What the task asks >>
Your task is to output the data exactly as it stands.

Given information >>
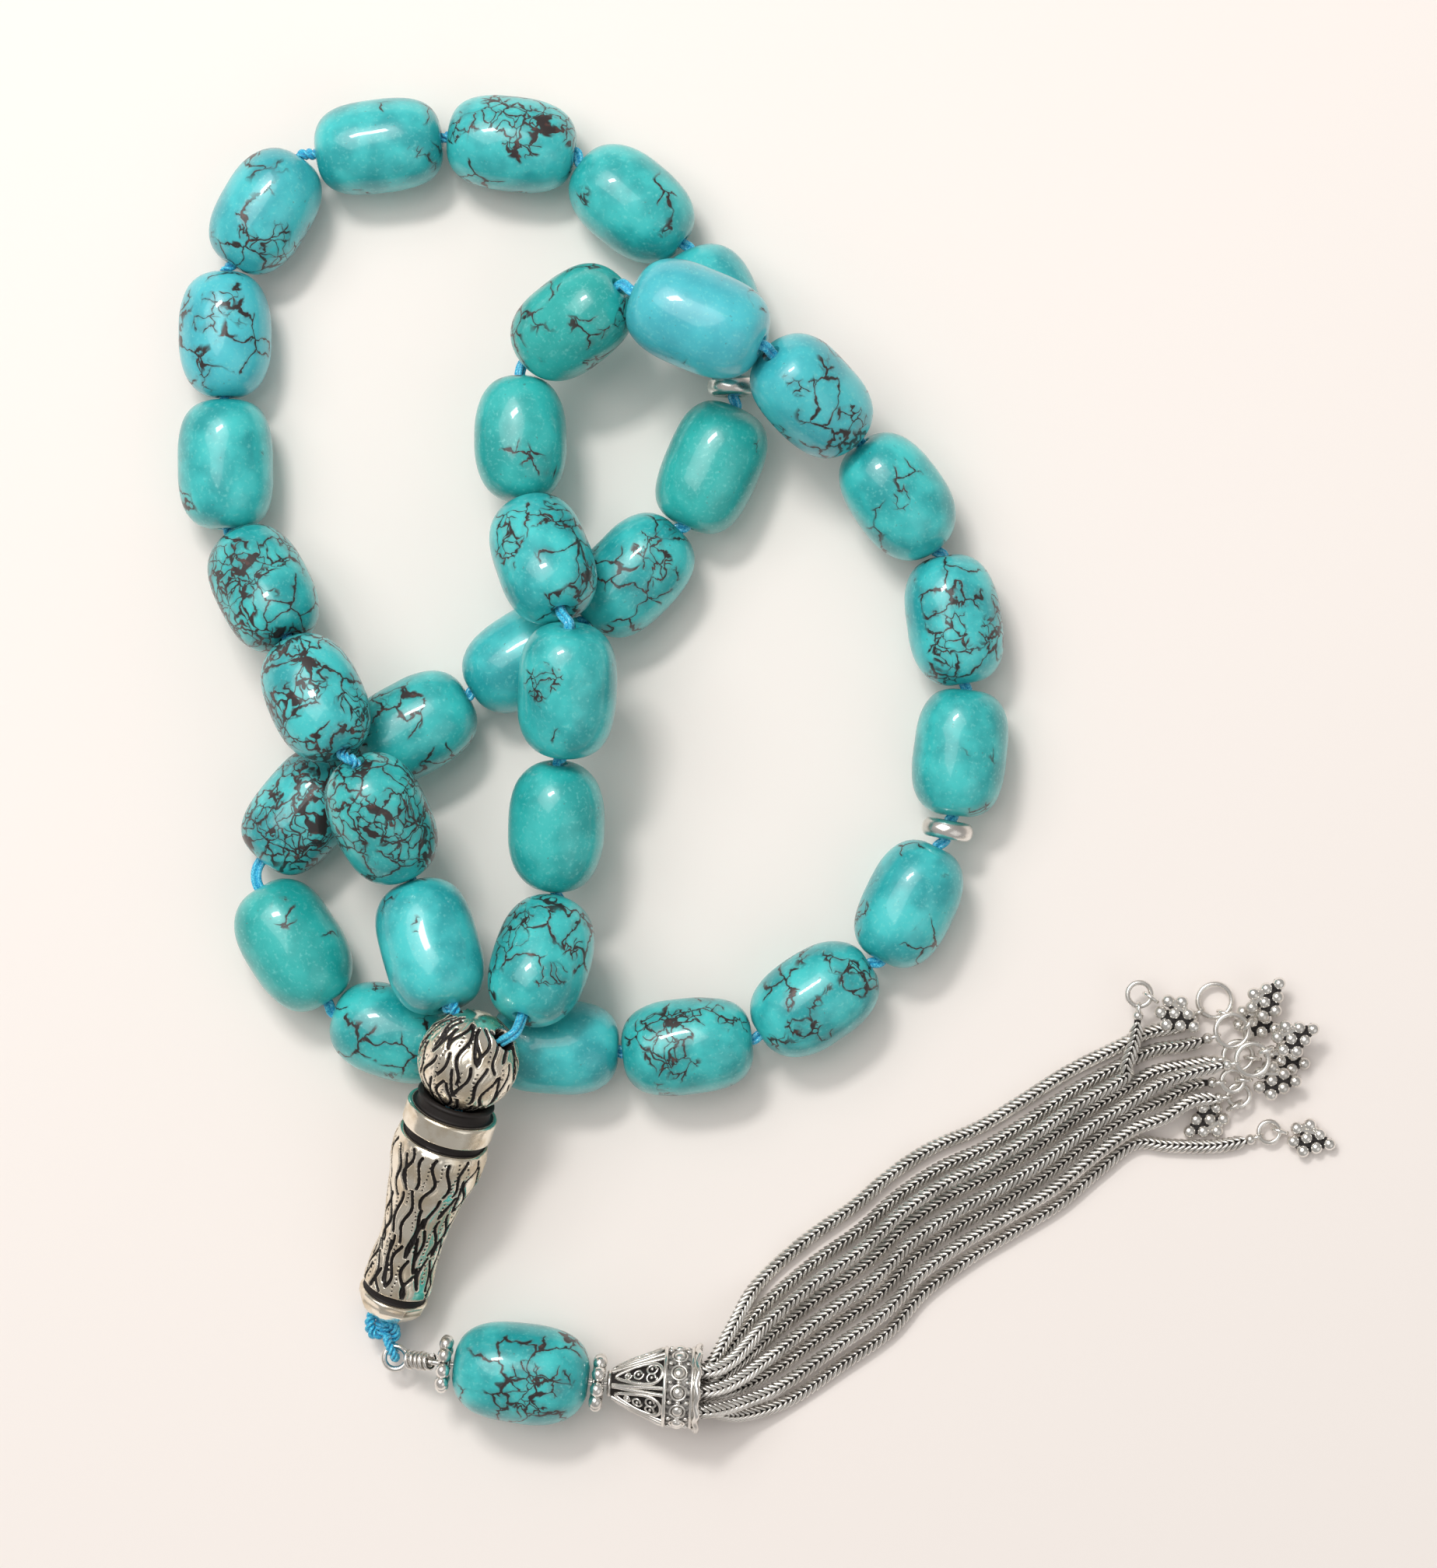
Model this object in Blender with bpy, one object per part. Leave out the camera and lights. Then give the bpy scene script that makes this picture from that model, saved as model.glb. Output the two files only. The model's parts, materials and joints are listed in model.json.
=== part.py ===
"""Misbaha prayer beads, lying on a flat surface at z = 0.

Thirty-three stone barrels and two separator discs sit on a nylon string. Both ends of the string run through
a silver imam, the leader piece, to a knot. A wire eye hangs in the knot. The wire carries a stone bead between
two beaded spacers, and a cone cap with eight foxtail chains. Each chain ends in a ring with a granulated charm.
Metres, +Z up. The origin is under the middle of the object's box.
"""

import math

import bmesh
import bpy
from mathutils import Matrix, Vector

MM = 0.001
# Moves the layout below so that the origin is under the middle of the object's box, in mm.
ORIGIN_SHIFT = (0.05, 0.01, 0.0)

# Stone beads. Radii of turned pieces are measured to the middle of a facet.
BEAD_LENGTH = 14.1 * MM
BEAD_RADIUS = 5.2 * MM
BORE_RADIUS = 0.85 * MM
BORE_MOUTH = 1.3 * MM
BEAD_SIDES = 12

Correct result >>
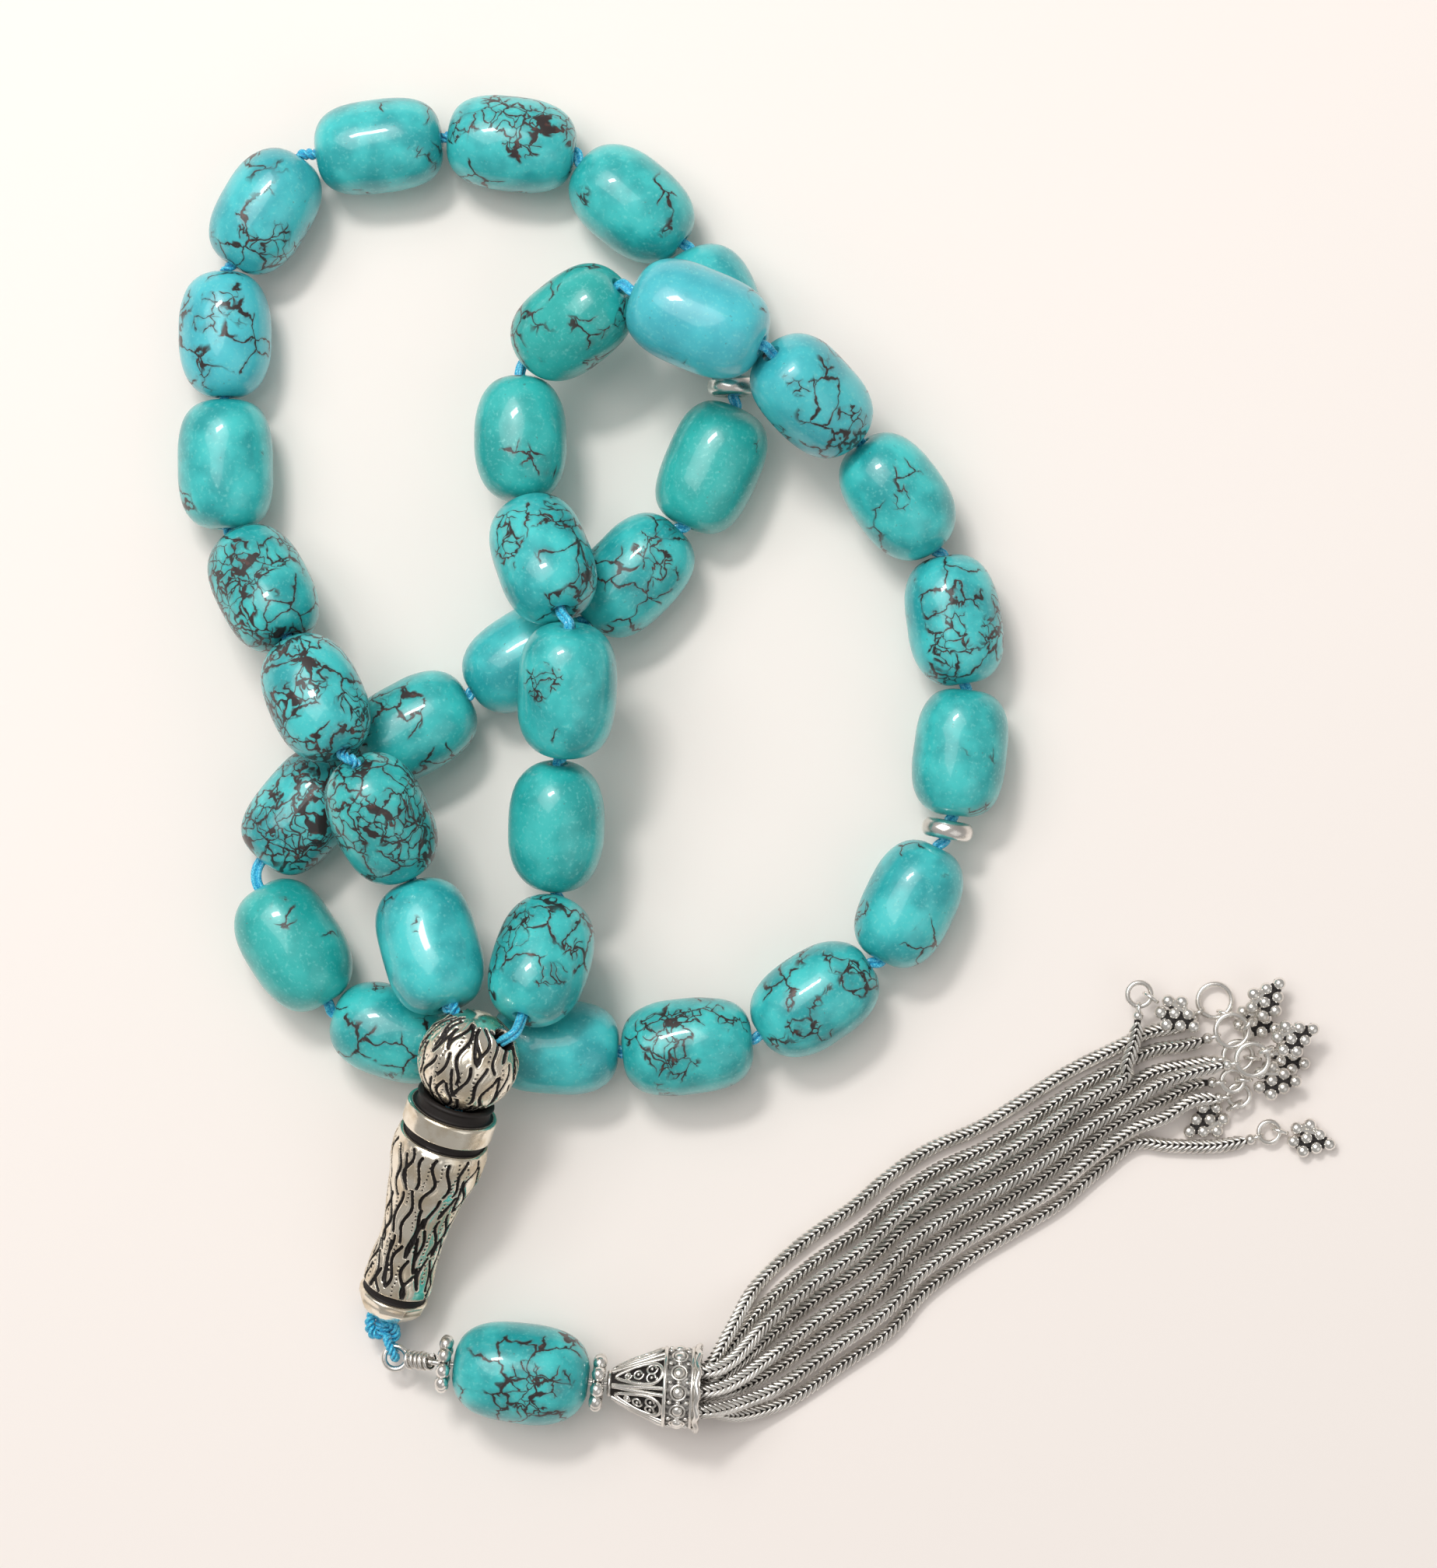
Model this object in Blender with bpy, one object per part. Leave out the camera and lights. Then give the bpy scene script that makes this picture from that model, saved as model.glb. Output the two files only. The model's parts, materials and joints are listed in model.json.
=== part.py ===
"""Misbaha prayer beads, lying on a flat surface at z = 0.

Thirty-three stone barrels and two separator discs sit on a nylon string. Both ends of the string run through
a silver imam, the leader piece, to a knot. A wire eye hangs in the knot. The wire carries a stone bead between
two beaded spacers, and a cone cap with eight foxtail chains. Each chain ends in a ring with a granulated charm.
Metres, +Z up. The origin is under the middle of the object's box.
"""

import math

import bmesh
import bpy
from mathutils import Matrix, Vector

MM = 0.001
# Moves the layout below so that the origin is under the middle of the object's box, in mm.
ORIGIN_SHIFT = (0.05, 0.01, 0.0)

# Stone beads. Radii of turned pieces are measured to the middle of a facet.
BEAD_LENGTH = 14.1 * MM
BEAD_RADIUS = 5.2 * MM
BORE_RADIUS = 0.85 * MM
BORE_MOUTH = 1.3 * MM
BEAD_SIDES = 12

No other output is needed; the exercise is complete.